Monday, December 1, 2014

Riding Life's Mystery

At this time of the year, when life becomes busy with everyone preparing for the holidays, I have to remind myself that it is also Advent. The weather, the early darkness also remind me to go inward, reflect, and pray. Christmas requires more than decorating and shopping.

This week, in my reflective mode, I ran into several statements by Richard Rohr, a favorite spiritual writer and speaker, whose topic is love in its most transcendent form.

He quotes the Jesuit scientist and mystic Teilhard de Chardin: "love is the very physical structure of the universe." By that he means, I think, that everything in creation (from the cellular level on) desires union with everything else in one sense or another.

This is in keeping, believe it or not, with the medieval vision of Dante, who says at the end of his "Paradiso," that love moves the sun and the other stars. He is not speaking of romantic love but that the life force of the universe is divine energy, which is called love. His idea of God, like that of many contemporary mystics and some scientists, is vast enough to include the idea that everything that exists in part of one whole. Life, being, and love are all parts of what we call God. So we and our fellow creatures and planet are parts of God.  Goodness is built into all that is.
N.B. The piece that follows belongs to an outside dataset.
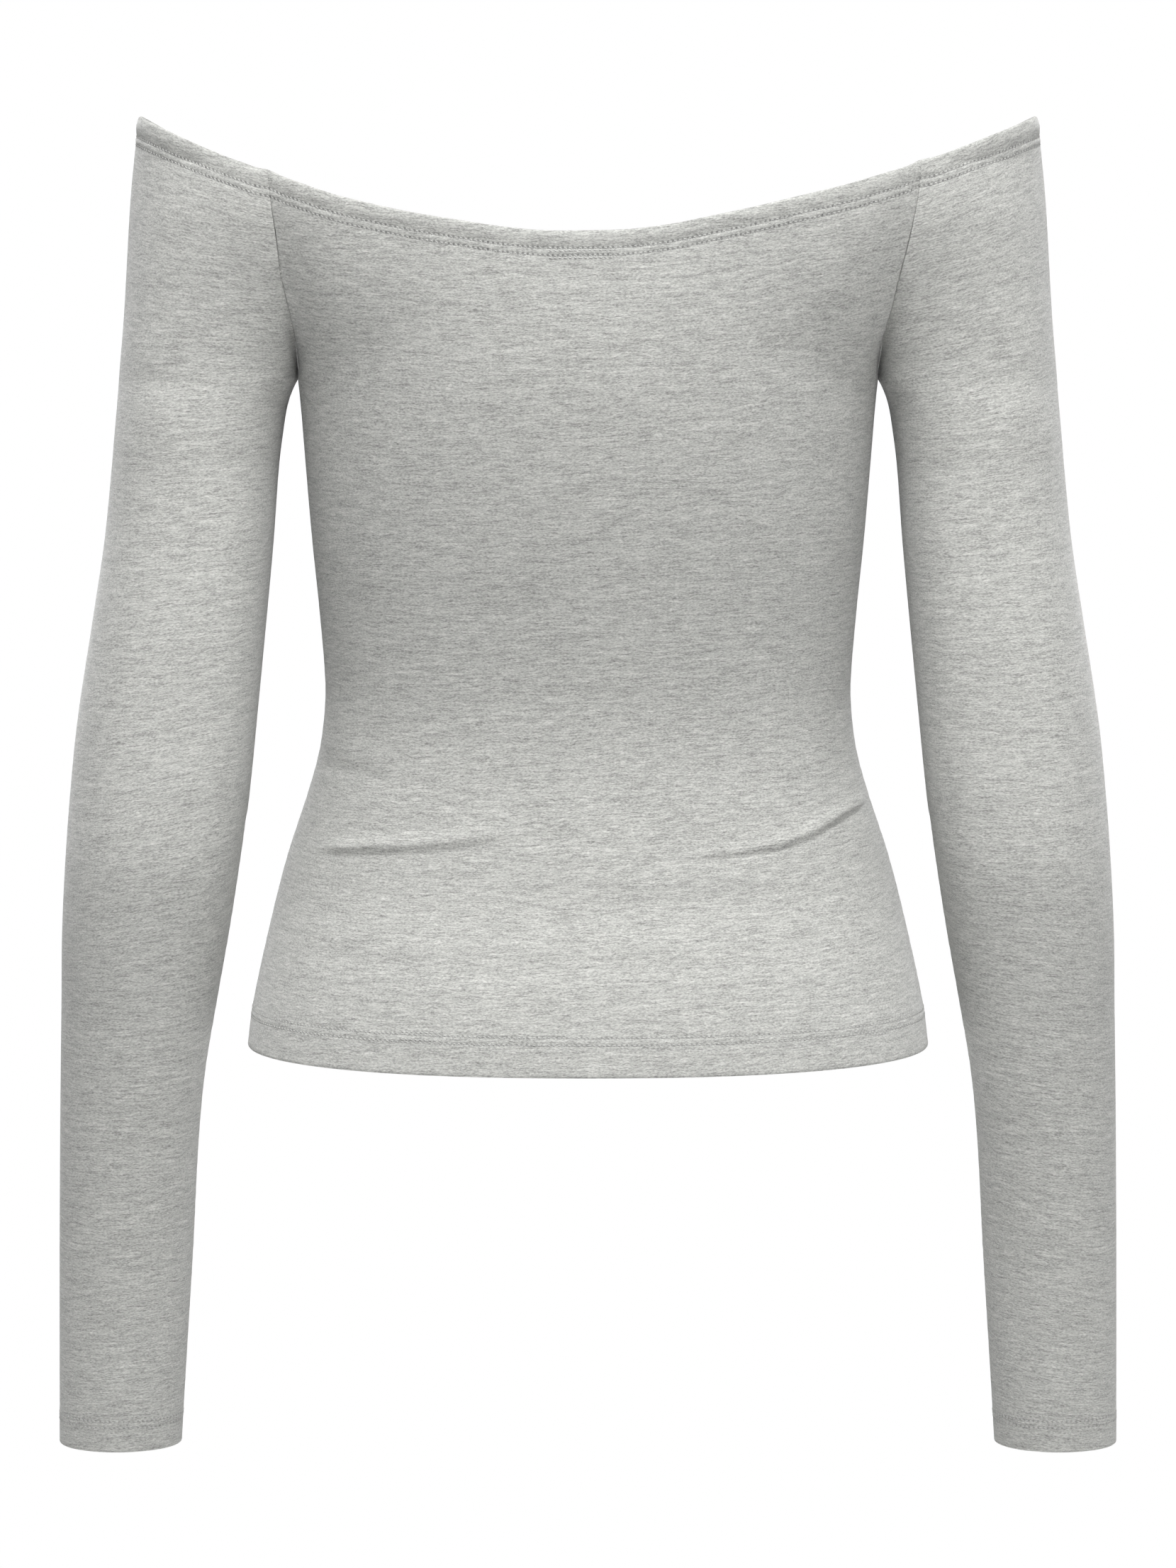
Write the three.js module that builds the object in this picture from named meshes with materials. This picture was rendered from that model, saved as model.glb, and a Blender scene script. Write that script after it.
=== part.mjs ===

What Thomas Merton and Rohr call my "true self" is who I am in God, and this union is made possible by love. Love is who I am and who I am becoming.

As Rohr says, God is a flow more than a substance, and we are inside that flow. We are allowed "to ride life and love's wonderful mystery for a few years--until life and love reveal themselves as the same thing." This, he says, is the message of the risen Christ: life morphing into a love that is beyond space and time.  We on earth are allowed to add our own energy to the cosmic energy, to "add our breath to the Great Breath."  This is a wonderfully positive insight, reflecting the optimism that informs mystical theology.

I find this a striking and memorable way of looking at life, including death, as a whole. Like God, they are the ultimate mysteries. As a result, if we choose to talk about God, we can't do so as if God were a Being separate from us and from creation--an autonomous Supreme Being. Rather, as Rohr says so well, God is Being itself ("I am who AM"), that is, an energy that moves within itself (Father), beyond itself (Christ), drawing us into itself (Holy Spirit).

In this rich and beautiful formulation, the Christian idea of the Trinity takes on fresh meaning, even though I know too well that all such language is hopelessly inadequate. These are mysteries meant to be contemplated and savored, never understood.

I realize that all of this may make no sense, that it requires volumes of further commentary, with references to the mystics who, in various traditions, have had similar insights over the centuries.  I am grateful to have encountered some of them, like the Franciscan Richard Rohr, and to be lost in the mysteries they present.